Before you start an audit, determine the factors you want to measure that are meaningful to growing your business. Did you experience a round of bad publicity and need to see how PR is improving your posture? Or do you need a frank look at where your content has room to improve? The answer will put you on the path for your ideal audit approach.

  1. Measure your share of voice. Similar to how you’ve established your product’s market share, your paid, earned and owned media also creates a certain footprint. A share-of-voice audit measures how your press coverage, news announcements, award wins or external activities stack up against competitors. Not all mentions are quality ones, either; a comprehensive analysis of your share of voice will indicate positive or negative sentiment, which can add another level of sophistication on how the market perceives you.

  2. Inventory your content. People are always hungry for more actionable material, but how is it resonating with your various buyer personas? To identify what’s working (or not working), a content audit can tally up the pieces you’ve published to date, then analyze website traffic, social media shares, SEO elements and other indicators of performance. The best content could spring forth new opportunities to combine existing assets for a new content rock, or even tweak them to help your sales team target a specific industry vertical.

  3. Scope your social media presence. Don’t get caught up in the minutiae of tracking which of your competitors has the most followers on Twitter. Spam, inactive users and unverified bots confirm there’s more to your social presence than a numbers game.
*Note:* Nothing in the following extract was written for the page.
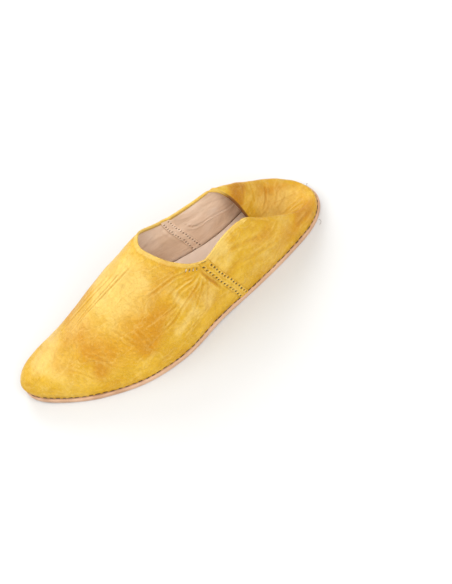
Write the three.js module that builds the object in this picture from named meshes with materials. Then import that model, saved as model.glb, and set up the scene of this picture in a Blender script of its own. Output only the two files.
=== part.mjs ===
// A babouche: a flat leather slipper with a pointed-round toe and a trodden-down heel. Left shoe.
// Millimetres, +Z up, toe towards -Y, heel towards +Y, lateral side towards +X.
import * as THREE from 'three';

// ---- driving sizes ----
const SOLE_LENGTH = 268;
const SOLE_THICKNESS = 3.6;
const SOLE_EDGE_ROUNDING = 0.5;
const INSOLE_THICKNESS = 1.6;
const INSOLE_INSET = 5.2;
const UPPER_INSET = 1.5;
const UPPER_WALL = 1.5;
const PIECE_GAP = 0.3;

// lift of the sole off the floor at the toe and at the waist
const TOE_SPRING = 2.5;
const TOE_SPRING_LENGTH = 40;
const WAIST_LIFT = 1.0;
const WAIST_CENTRE = 12;
const WAIST_REACH = 34;

// fullness of the wall: roundness at the heel, and the swell low down round the toe
const WALL_ROUNDNESS = 1.45;
const TOE_BULGE = 3;
const TOE_BULGE_HEIGHT = 26;
const TOE_BULGE_FROM_TURN = 126;
const TOE_BULGE_FULL_TURN = 166;
const TOE_BULGE_LATERAL_LAG = 0.93;

// station angles between which the heel's upright wall becomes the dome of the vamp
const DOME_FROM_TURN = 57;
const DOME_FULL_TURN = 83;

// the heel leather folded in: rounding of its fold, sag, and bow towards the middle
const FOLD_ROUNDING = 7;
const FLAP_SAG = 7;
const FLAP_SAG_FROM_LENGTH = 4;
const FLAP_SAG_FULL_LENGTH = 40;
const FLAP_TURN_IN = 0.6;
const FLAP_CLEARANCE = 1.0;
const FLAP_FLOOR_SOFTNESS = 1.5;

// easing of the wall's inner face, in passes, where it turns tightest
const FOLD_EASING = 3;
const FOLD_EASING_ROWS = 5;
const FOLD_EASING_FADE_TURN = 7;
const CORNER_EASING = 3;
const CORNER_REACH_TURN = 11;
const CORNER_CORE = 0.35;
const CORNER_BEFORE_FOLD_END_TURN = 3.4;

// ---- resolution ----
const STATIONS_PER_SIDE = 48;
const CROWDING = 0.13;
const WALL_STEPS = 11;
const WALL_STEP_POWER = 1.2;
const FLAP_STEPS = 9;
const FLAP_STEP_POWER = 1.25;
// share of a station's length that the wall rows take: at most, and round the toe
const WALL_SHARE_MOST = 0.76;
const WALL_SHARE_TOE = 0.62;
const WALL_SHARE_TOE_TURN = 109;
const WALL_SAMPLES = 40;
const FLAP_SAMPLES = 30;
const SOFTENING_SAMPLES = 240;
const TANGENT_STEP = 0.01;

const SOLE_TOP = SOLE_THICKNESS;
const UPPER_BASE = SOLE_TOP + PIECE_GAP;
const INSOLE_TOP = UPPER_BASE + INSOLE_THICKNESS;
const FLAP_FLOOR = INSOLE_TOP + FLAP_CLEARANCE + UPPER_WALL;
const HALF_LENGTH = SOLE_LENGTH / 2;

// Sole outline. along: 0 at the heel, 1 at the toe; centre: x of the middle line;
// half: half of the width. At the two ends, half is the radius-like fullness of the curve.
const OUTLINE = [
  { along: 0.00, centre: -2.5, half: 60.0 },
  { along: 0.06, centre: -3.2, half: 24.6 },
  { along: 0.16, centre: -0.4, half: 30.5 },
  { along: 0.30, centre: 5.2, half: 31.3 },
  { along: 0.45, centre: 6.0, half: 35.6 },
  { along: 0.60, centre: 5.5, half: 43.3 },
  { along: 0.72, centre: 3.9, half: 42.3 },
  { along: 0.84, centre: -0.8, half: 34.0 },
  { along: 0.94, centre: -7.2, half: 21.5 },
  { along: 1.00, centre: -10.0, half: 44.0 },
];

// Crest of the upper over the middle line, and the exponent of its rounded section there:
// 2 is an ellipse, less is more like a tent.
const CREST = [
  { y: -134, height: 3.9, exponent: 2.1 },
  { y: -128, height: 17.0, exponent: 2.05 },
  { y: -112, height: 29.0, exponent: 1.85 },
  { y: -95, height: 39.0, exponent: 1.72 },
  { y: -70, height: 52.7, exponent: 1.62 },
  { y: -45, height: 66.9, exponent: 1.62 },
  { y: -14, height: 82.5, exponent: 1.5 },
  { y: 20, height: 86.0, exponent: 1.5 },
  { y: 60, height: 92.0, exponent: 1.5 },
];

// Crown line, where the wall of each station ends: the ridge of the fold round the heel, then the
// collar, then the throat. turn: station angle round the sole in degrees, 0 at the heel, 180 at the
// toe; half: distance from the middle line; medial: how much higher the medial side stands.
const CROWN = [
  { turn: 0, y: 128.8, half: 0, height: 10.6, medial: 0 },
  { turn: 10, y: 127.6, half: 8.0, height: 11.0, medial: 0 },
  { turn: 18, y: 124.6, half: 13.3, height: 12.8, medial: 0 },
  { turn: 30, y: 113.5, half: 19.2, height: 20.0, medial: 1.5 },
  { turn: 44, y: 97.0, half: 21.4, height: 32.2, medial: 3.5 },
  { turn: 55, y: 78.0, half: 20.8, height: 47.8, medial: 4.2 },
  { turn: 64.5, y: 58.5, half: 19.8, height: 61.8, medial: 1.8 },
  { turn: 69, y: 44.0, half: 21.4, height: 62.4, medial: 0.8 },
  { turn: 75, y: 24.5, half: 25.6, height: 58.8, medial: 1.5 },
  { turn: 82, y: 17.0, half: 25.4, height: 59.3, medial: 3.0 },
  { turn: 90, y: 9.6, half: 22.9, height: 61.7, medial: 5.5 },
  { turn: 100, y: 0.5, half: 18.3, height: 68.6, medial: 7.0 },
  { turn: 115, y: -5.8, half: 13.2, height: 75.2, medial: 6.5 },
  { turn: 135, y: -9.8, half: 8.0, height: 79.7, medial: 4.0 },
  { turn: 155, y: -11.8, half: 4.0, height: 82.0, medial: 1.5 },
  { turn: 180, y: -12.5, half: 0, height: 82.6, medial: 0 },
];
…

A social media audit can give you insights on the key messages your competitors stick to, whether they engage one-on-one with commenters, or if they merely use social channels as a robotic feed of recent blog links. And since the community engagement is public, this type of audit can reveal the types or cadence that works best for your competition, too.

  4. Determine influencers’ perception. A neutral third party can really come in handy for an influencer audit. With customers, you want to find out what they love or hate about the product, any features they don’t understand (or haven’t bothered using), priority capabilities on their wish lists, and other unfiltered feedback that could inform your product roadmap. With influencers like press and analysts, you want to answer questions like: What does this person associate with my brand? Is another competitor top-of-mind? Has he even heard of our company? The right PR/AR agency not only has the friendly relationships to conduct this audit, but also the trust of your influencers to open the conversation to honest (and sometimes brutal) feedback.

How often should you audit your activity? Realistically, you won’t be able to see material changes week to week. Changing perception and gaining mindshare requires consistent activity and takes time. You can gain a comprehensive snapshot of progress with quarterly or semi-annual audits to account for organic campaign traction, or peaks and dips from seasonal cycles.